According to Occultist, a well-known crypto Twitter, the biggest problem in DeFi right now is the tokenomic structure of many ‘DeFi Blue Chips.’ These protocols have a severe case of token dilution when the value of a DeFi token is spread too thin across too many holders.

 “For many of these protocols to function well, they require users to provide liquidity. The problem here is that users need to be incentivized for providing their liquidity which is costly for the protocol,” said Occultist. The crypto twitter refers to a problem that DeFi 2.0 aims to solve by providing liquidity permanently.

However, Occultist believes that DeFi blue chips will eventually recover due to the fundamental value they provide. But for that to happen, community leaders need to step forward and propose a new utility for the native token.

But, all is not lost. The DeFi market recovery has extended beyond decentralized exchanges. Aave and Compound are slowly getting back on their feet. While Aave has outperformed the duo by growing 16.5 percent, Compound has also increased by 11.3 percent.

After months of lackluster price activity, DeFi tokens have recently risen in value.

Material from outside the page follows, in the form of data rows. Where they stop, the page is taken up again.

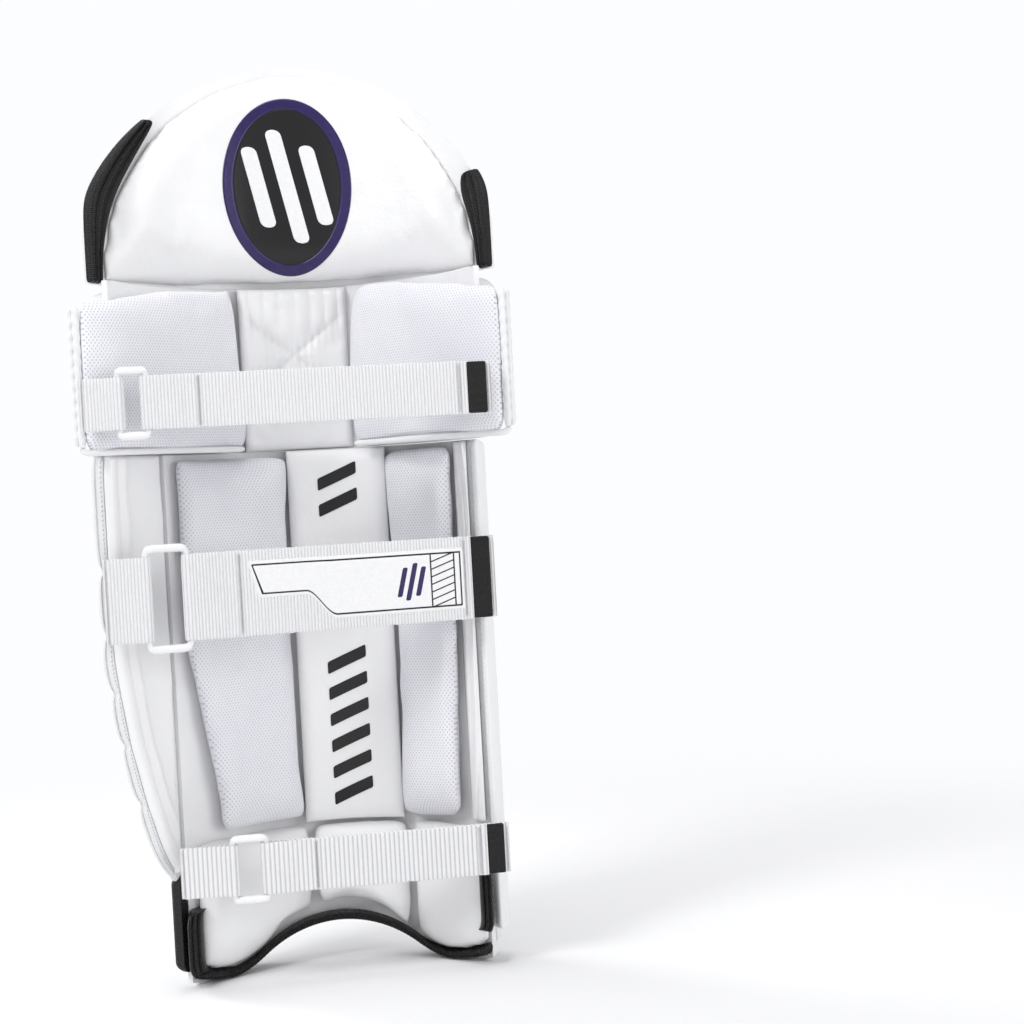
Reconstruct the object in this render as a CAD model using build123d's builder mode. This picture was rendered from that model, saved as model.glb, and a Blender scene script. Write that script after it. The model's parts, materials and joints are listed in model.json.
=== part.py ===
"""Cricket batting leg pad: a curved shield of stuffed ribs and rolls, cushions behind it, three straps.

The batting face looks towards -Y and the leg lies on the +Y side. The side wing and the three
strap rings are on +X. The origin is the centre of the bounding box, on the floor it stands on.
Cross-sections are arcs about upright axes; an angle is measured from -Y, positive towards +X.
"""
from build123d import *
from math import sin, cos, radians, sqrt, asin, degrees
import os

os.makedirs("parts", exist_ok=True)

# overall heights, mm
total_height = 700.0
top_base = 527.0          # lower edge of the top hat
knee_base = 400.0         # lower edge of the knee rolls
instep_top = 116.0        # where the three middle shin ribs end
ankle_top = 108.0         # where the calf bolsters meet the ankle cushions
gap = 0.3                 # between neighbouring soft pieces

# stations through the thickness of the shin and knee, radii about the pad's own axis
board_in = 137.0
board_out = 141.0
valley = 145.0            # depth of the seam between two ribs
crown = 160.0             # top of a rib
roll_crown = 165.0
knee_half_angle = 76.0
shin_half_angle = 56.0
shin_ribs = 7
shin_x = -10.0            # the shin's axis stands a little off the knee's
cushion_thick = 28.0

# the top hat is flatter: a larger radius about an axis further back
top_back = 30.0
top_ribs = 6
top_rib_pitch = 11.7
top_half_width = 154.0
thigh_half_width = 138.0
thigh_top = 692.0

# foot outline
lobe_outer = 108.0
lobe_inner = 72.0
arch_front = 31.0
arch_rear = 40.0
side_height = 26.0
side_half = 126.0

# straps and rings
bar_radius = 2.4
bar_hole = 2.48
ring_corner = 3.0
webbing = 2.4
fold_radius = 4.9
anchor_radius = 4.6
knee_bar_y = 4.6          # of the knee ring's anchor bar, from the pad's axis
strap_out = knee_bar_y + fold_radius

axis_y = (roll_crown - strap_out) / 2     # puts the bounding box's centre on x = y = 0

# canes
cane_width = 20.0
cane_thick = 3.0
cane_room = 0.3
cane_back = 0.9           # from the board to the cane's inner face


def polar(radius, angle):
    """A point on an arc, in a plan plane centred on the arc's axis."""
    return (radius * sin(radians(angle)), -radius * cos(radians(angle)))


def plan(z, centre_x=0.0, back=0.0):
    """Horizontal plane at height z, centred on an axis of the pad."""
    return Plane(origin=(centre_x, axis_y + back, z))


def arc(radius, start, end):
    """Draw an arc between two angles in the current line."""
    return ThreePointArc(polar(radius, start), polar(radius, (start + end) / 2), polar(radius, end))


def sector(r_in, r_out, start, end):
    """Sketch the band between two radii and two angles."""
    with BuildLine() as outline:
        arc(r_in, start, end)
        arc(r_out, start, end)
        Line(polar(r_in, start), polar(r_out, start))
        Line(polar(r_in, end), polar(r_out, end))
    make_face(outline.edges())


def rib_section(r_board, r_valley, r_crown, start, end):
    """Sketch one rib: flat on the board, low at its two seams and swollen between them."""
    middle = (start + end) / 2
    with BuildLine() as outline:
        arc(r_board, start, end)
        Line(polar(r_board, start), polar(r_valley, start))
        ThreePointArc(polar(r_valley, start), polar(r_crown, middle), polar(r_valley, end))
        Line(polar(r_board, end), polar(r_valley, end))
    make_face(outline.edges())


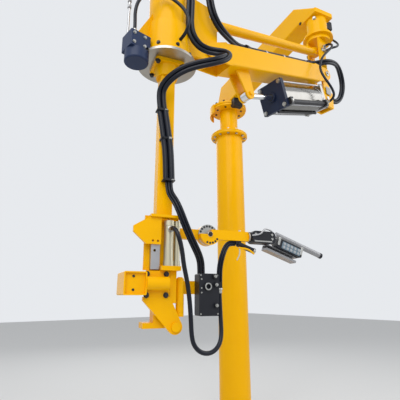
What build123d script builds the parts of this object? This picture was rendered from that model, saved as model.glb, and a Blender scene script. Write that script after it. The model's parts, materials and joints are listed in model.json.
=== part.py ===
from build123d import *
import math
import os

# Material handling manipulator: pedestal, swinging inner arm, lifting parallelogram boom, mast and tool.
# Millimetres, +Z up. The origin is the centre of the base plate's underside, on the floor.
# The boom lies along -X, sloping down to the head. The inner arm swings about the column.

# Fits and gaps
running_gap = 0.3
side_gap = 5.0
pin_fit = 0.08

# Pedestal
base_side = 610.0
base_thickness = 25.0
anchor_spacing = 500.0
anchor_radius = 13.0
column_od = 323.8
column_wall = 9.5
column_top = 3290.0
base_gusset_height = 200.0
base_gusset_thickness = 16.0
column_flange_od = 446.0
column_flange_thickness = 50.0
flange_collar_od = 300.0
flange_collar_height = 40.0
upper_od = 219.1
upper_wall = 8.2
upper_length = 316.0
swivel_disc_od = 430.0
swivel_disc_thickness = 24.0

# Flange under the inner arm, with a guard that reaches past the swivel disc
guard_clearance = 8.0
arm_flange_od = swivel_disc_od + 2 * guard_clearance
arm_flange_thickness = 20.0
guard_thickness = 12.0
guard_drop = 110.0
guard_middle = 142.0
guard_span = 72.0

# Inner arm, a tapered box that rests on the swivel disc and carries the elbow below its far end
arm_reach = 1581.0
arm_azimuth = -102.5
arm_width = 180.0
arm_root_length = 175.0
arm_root_top = 318.0
arm_root_top_start = -30.0
arm_rise = 85.0
arm_end_height = 215.0
arm_end_slant = 171.0
arm_corner = 14.0
elbow_plate_side = 197.0
elbow_plate_thickness = 40.0
elbow_od = 172.0
elbow_drum_height = 185.0
elbow_flange_od = 240.0
elbow_flange_thickness = 12.0
elbow_flare = 26.0
elbow_disc_od = 250.0
elbow_disc_thickness = 14.0

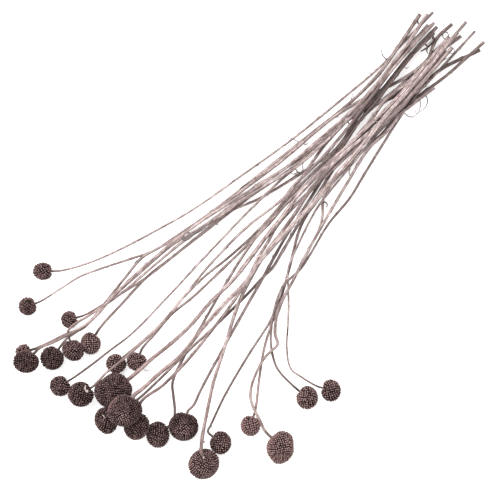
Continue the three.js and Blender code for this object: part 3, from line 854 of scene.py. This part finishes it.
def makeHead(number):
    draw = random.Random(headLook["seeds"] + number)
    looks = {**plainHead, **headTones[number]}
    spacing = headLook["spacing"]
    stations = stemStations(number)
    entry = (stations[1][0] - stations[0][0]).normalized()
    shape, middle = headBall(number, entry)
    surface = BVHTree.FromBMesh(shape)
    area = sum(f.calc_area() for f in shape.faces)
    count = round(area / ((spacing * mm) ** 2 * math.sqrt(3) / 2))
    turn = (-entry).to_track_quat("Z", "Y")
    golden = math.pi * (3 - math.sqrt(5))
    kinds = [floretShape(rings, 5, spacing) for rings in (openFloret, budFloret)]
    scratch = bpy.data.meshes.new("floret")
    scatter = headLook["scatter"] * spacing * mm / (area / (4 * math.pi)) ** 0.5
    placed = 0
    for i in range(count):
        height = 1 - (2 * i + 1) / count
        ring = math.sqrt(1 - height * height)
        out = turn @ Vector((ring * math.cos(i * golden), ring * math.sin(i * golden), height))
        out = (out + Vector([draw.gauss(0, scatter) for _ in range(3)])).normalized()
        place, normal, _, _ = surface.ray_cast(middle, out)
        fromStem = place - stations[0][0]
        aside = (fromStem - entry * fromStem.dot(entry)).length
        if out.dot(entry) > 0 and aside < stations[0][1] + headLook["bare"] * spacing * mm:
            continue
        floret = placeFloret(draw.choice(kinds), place, out, normal, looks, draw)
        floret.to_mesh(scratch)
        floret.free()
        shape.from_mesh(scratch)
        placed += 1
    for v in shape.verts:
        v.co.z = max(v.co.z, headLook["lowest"])
    for places, width, dark in headSlivers.get(number, []):
        line = []
        for x, y in places:
            top = surface.ray_cast(onField(x, y, 200), Vector((0, 0, -1)))[0]
            line.append(top + Vector((0, 0, (headLook["height"] + headLook["sliverRise"]) * mm)))
        addFibre(shape, line, width, headLook["sliverFlatness"], number, dark)
    bpy.data.meshes.remove(scratch)
    for kind in kinds:
        kind.free()
    finishPiece(shape, f"head{number:02d}", [driedFlorets, looseFibre], f"head_{number:02d}")
    return placed


total = sum(makeHead(number) for number in range(1, 25))
print("heads made,", total, "florets")

studio = {
    "floor": (0.9, 0.9, 0.9, 1),
    "glow": 0.6,  # the floor's own light, which keeps the shadows faint
    "floorSize": 8.0,
    "sky": 0.85,
    "key": 34.0,
    "keySize": 1.2,
    "keyPlace": (-450, -350, 1300),  # millimetres in the field, and above it
    "distance": 8.0,
    "sensor": 36.0,
}


def layFloor():
    shape = bmesh.new()
    bmesh.ops.create_grid(shape, x_segments=1, y_segments=1, size=studio["floorSize"] / 2)
    mesh = bpy.data.meshes.new("floor")
    shape.to_mesh(mesh)
    shape.free()
    floor = bpy.data.objects.new("floor", mesh)
    bpy.context.scene.collection.objects.link(floor)
    paint, _, shader = startMaterial("paleFloor", Roughness=0.9, Specular_IOR_Level=0.1)
    shader.inputs["Base Color"].default_value = studio["floor"]
    shader.inputs["Emission Color"].default_value = (1, 1, 1, 1)
    shader.inputs["Emission Strength"].default_value = studio["glow"]
    mesh.materials.append(paint)


def hangLights():
    world = bpy.data.worlds.new("softRoom")
    bpy.context.scene.world = world
    world.use_nodes = True
    world.node_tree.nodes["Background"].inputs["Color"].default_value = (1, 1, 1, 1)
    world.node_tree.nodes["Background"].inputs["Strength"].default_value = studio["sky"]
    light = bpy.data.lights.new("softbox", "AREA")
    light.shape = "SQUARE"
    light.size = studio["keySize"]
    light.energy = studio["key"]
    softbox = bpy.data.objects.new("softbox", light)
    bpy.context.scene.collection.objects.link(softbox)
    softbox.location = onField(*studio["keyPlace"])
    softbox.rotation_euler = (softbox.location - field["middle"]).to_track_quat("Z", "Y").to_euler()


def placeCamera():
    # straight above the field, and far enough away that the heads hardly lean outwards
    lens = bpy.data.cameras.new("camera")
    lens.sensor_width = studio["sensor"]
    lens.lens = studio["sensor"] * studio["distance"] / field["side"]
    lens.clip_end = studio["distance"] * 4
    camera = bpy.data.objects.new("camera", lens)
    bpy.context.scene.collection.objects.link(camera)
    camera.location = field["middle"] + Vector((0, 0, studio["distance"]))
    camera.rotation_euler = (0, 0, field["turn"])
    bpy.context.scene.camera = camera


layFloor()
hangLights()
placeCamera()
bpy.context.scene.view_settings.view_transform = "Standard"
print("studio set")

After the May market crisis, many DeFi blue chips lost more than half of their value and struggled to recover. It will take time for these blue chip DeFi tokens to rise in the face of uncertain market conditions.


Which is the best DeFi Blue Chip to buy in 2022?

Aave is the DeFi blue chip with the best chance to succeed in 2022. Aave is leading the other blue chips after rising 16.50% in the past month. The DeFi lending platform has a clear focus on delivering value to its users, with an expansive product lineup and a commitment to transparency.

Is it Wise to Buy DeFi Blue Chips?

Defi Blue Chips are valuable because they set the stage for a world without traditional finance borrowers. It also empowers investors to access new asset types while improving interest rates.

What is the risk in Defi blue chips?

Fatal code errors, rug pulls, exploits and scams are among the most significant risks of using DeFi platforms. As always, do thorough research and consult a financial advisor before investing in any cryptocurrency or digital asset.